Google isn’t the only company working to design its own chip for customized purposes. Apple, Facebook, and Amazon have also followed suit. Microsoft has not been left behind either, as it has announced the hiring of engineers to work on AI designs for its Azure cloud. With this trend, a question arises: Will cloud companies just decide to design their own chips and not purchase them from previous chip giants?
If you ask me, what Google started sounds like a threat to leading chip making giants, namely Intel and NVidia. As a matter of fact, Facebook is designing its own chip to better analyze video and lessen its dependency on Intel. Apple is focused on designing AI chips that can be used on Mac and iPhone devices, while Amazon is dedicated to making chips that will help run video streaming cloud services more efficient.

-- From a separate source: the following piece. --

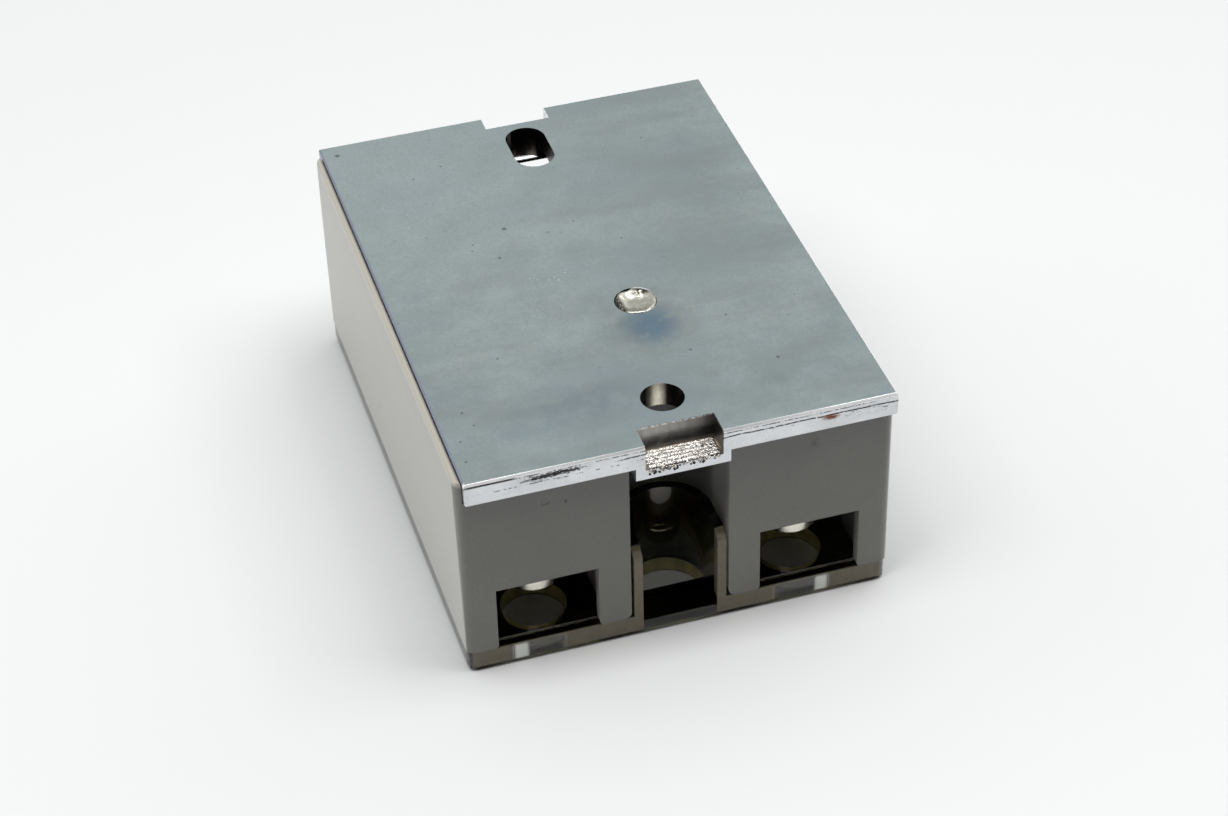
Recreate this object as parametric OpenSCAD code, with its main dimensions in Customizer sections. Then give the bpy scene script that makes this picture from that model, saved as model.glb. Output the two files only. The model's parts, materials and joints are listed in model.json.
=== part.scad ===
// Panel-mount solid state relay with a clear snap-on terminal cover.
// It stands upside down on its cover: the metal base plate is on top, at the highest Z.
// X runs along the terminal edges, Y runs from the input end (-Y) to the load end (+Y).
// The origin is on the resting surface, in the middle of the footprint. Millimetres.

/* [Base plate] */
// Width of the base plate
plate_w = 45; // [44:0.1:45.6]
// Length of the base plate
plate_l = 62; // [61.2:0.1:64]
// Thickness of the base plate
plate_t = 2.7; // [2.5:0.1:3.2]
// Distance from the mounting hole to the middle of the mounting slot
hole_pitch = 47.6; // [47.4:0.1:48]
// Diameter of the mounting hole and width of the slot
hole_d = 4.5; // [4.2:0.1:4.8]
// Length of the mounting slot, end to end
slot_l = 8; // [6:0.1:8.2]
// Width of the stamped notch at the input end
input_notch_w = 8.1; // [6:0.1:9]
// Width of the stamped notch at the load end
load_notch_w = 7.4; // [6:0.1:9]

/* [Housing] */
// Width of the housing at the base plate
body_w = 45.9; // [45.8:0.1:47]
// Length of the housing
body_l = 60; // [59.8:0.1:60.8]
// Height of the housing from its feet to the base plate
body_h = 19.9; // [19.9:0.1:22]
// Amount by which each long side leans in towards the feet
draft = 0.25; // [0:0.05:0.4]
// Radius of the upright corners
corner_r = 1.2; // [0.8:0.1:1.6]
// Width of each wire opening
opening_w = 10.8; // [10.6:0.1:11]
// Height of each wire opening above the feet
opening_h = 7.7; // [7.7:0.1:8]
// Width of the screw channel at each end
channel_w = 10.5; // [10.4:0.05:10.7]

/* [Cover] */
// Height of the cover below the feet of the housing
cover_h = 2.6; // [2.4:0.1:3]
// Thickness of the flat part of the cover
cover_t = 1.8; // [1.4:0.1:2]
// Thickness of the rim of the cover
rim_t = 1.4; // [1:0.1:1.6]
// Height of the curved walls that line the screw channels
tube_h = 11.5; // [8:0.1:12.5]
// Diameter of the screwdriver holes
driver_hole_d = 7; // [6.4:0.1:7.4]

/* [Terminals] */
// Distance from the middle of the relay to each terminal screw
terminal_x = 14; // [13.9:0.1:14.1]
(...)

As for Google, they believe that software is much more efficient when efficient hardware lies and are now on their third generation of TPUs. By building custom hardware for machine learning, they will be able to confront new research and intensify the potential of future machine learning applications. For now, customers can enjoy Google’s AI chip that’s available in the market—but they are charging $6.50 for every TPU hour.
What Does the Future Look Like?
The tech industry just never stops. By unveiling their TPU, Google may have just triggered a new chip revolution. It’s like the tables have turned, and now cloud giants may soon become chip giants. I can almost guarantee that we’ll increasingly see more custom powerful chip-related innovations in the future from all these companies. That said, we are also bound to see laptops and smart devices that will sport even more power-packed chips if chip design and development heads down this road.